Assembly rooms explicitly discriminated in class terms through the ticketing system at Almack’s available only for the highest in society, or through price barriers – it was considerably more expensive to obtain a subscription to the London Assembly than the Deptford Assembly. The programme also did not mention the physical discrimination on the ballroom floor. Minuets were danced one couple at a time from the most important attendee down in order of precedence. Miss Smith, the aspiring butcher’s daughter, would certainly not have had time in the allocated programme to display her newly-acquired minuet before the assembled company. Even the country dances were danced in order of precedence, with the most important people at the top of the set, who would often drop out when they reached the bottom. This thin veneer of democracy was insufficiently interrogated in the programme.

Worsley and Goodman were then suitably attired for an eighteenth-century ballroom, with the usual tiresome deviation into women’s dress and an investigation of Worsley’s undergarments with no view at all of men’s dress and fashion of the period or Goodman’s reaction to it.

I’m not sure I really want to see Len in his pants, but when will the BBC, our national broadcaster, realise the inherent sexism in portraying in detail the dressing of female historians in period costume whilst their male presenters and historians continue to wear a collar and tie?

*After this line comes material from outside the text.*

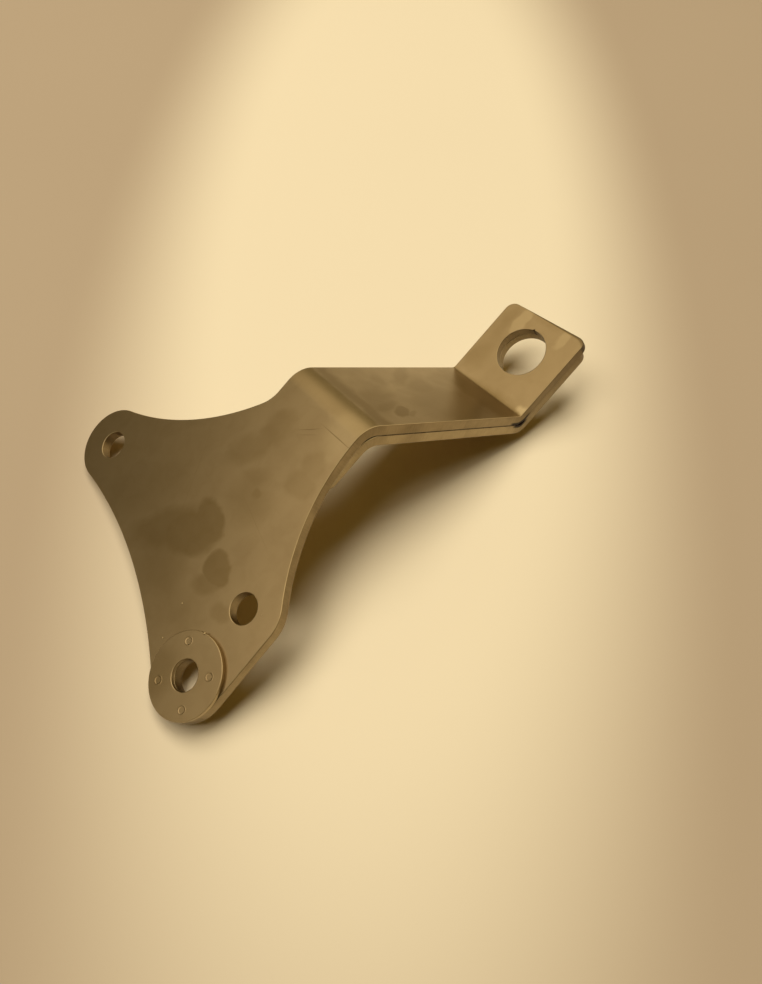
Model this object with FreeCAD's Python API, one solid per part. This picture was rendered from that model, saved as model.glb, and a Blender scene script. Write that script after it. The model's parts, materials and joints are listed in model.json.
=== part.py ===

Finally, our intrepid presenters performed their minuet before a suitably critical audience, the Covent Garden Minuet Company.

It was, as Craig Revel-Horwood might acidly have said ‘really not your best dance darling’ and merited, as Goodman ruefully admitted, a mere six out of ten. This only served to demonstrate the skill and the necessary time required to minuet well and might have been further underlined had the Covent Garden Minuet Company been allowed to demonstrate!

Overall, however, I thought the programme was good: a well-presented look at the history of social dancing, inevitably in some places quite basic but definitely with some parts that an aficionado of the eighteenth century would appreciate and learn from.

I’d certainly recommend it to BSECS readers, and I’ll be sitting down to the next episode as the programme moves into the nineteenth century and the rise of the waltz and polka.

The first episode of Dancing Cheek to Cheek was aired on BBC 4 on Monday 17th November 2014 and is currently available on iPlayer. The series continues on 24th November.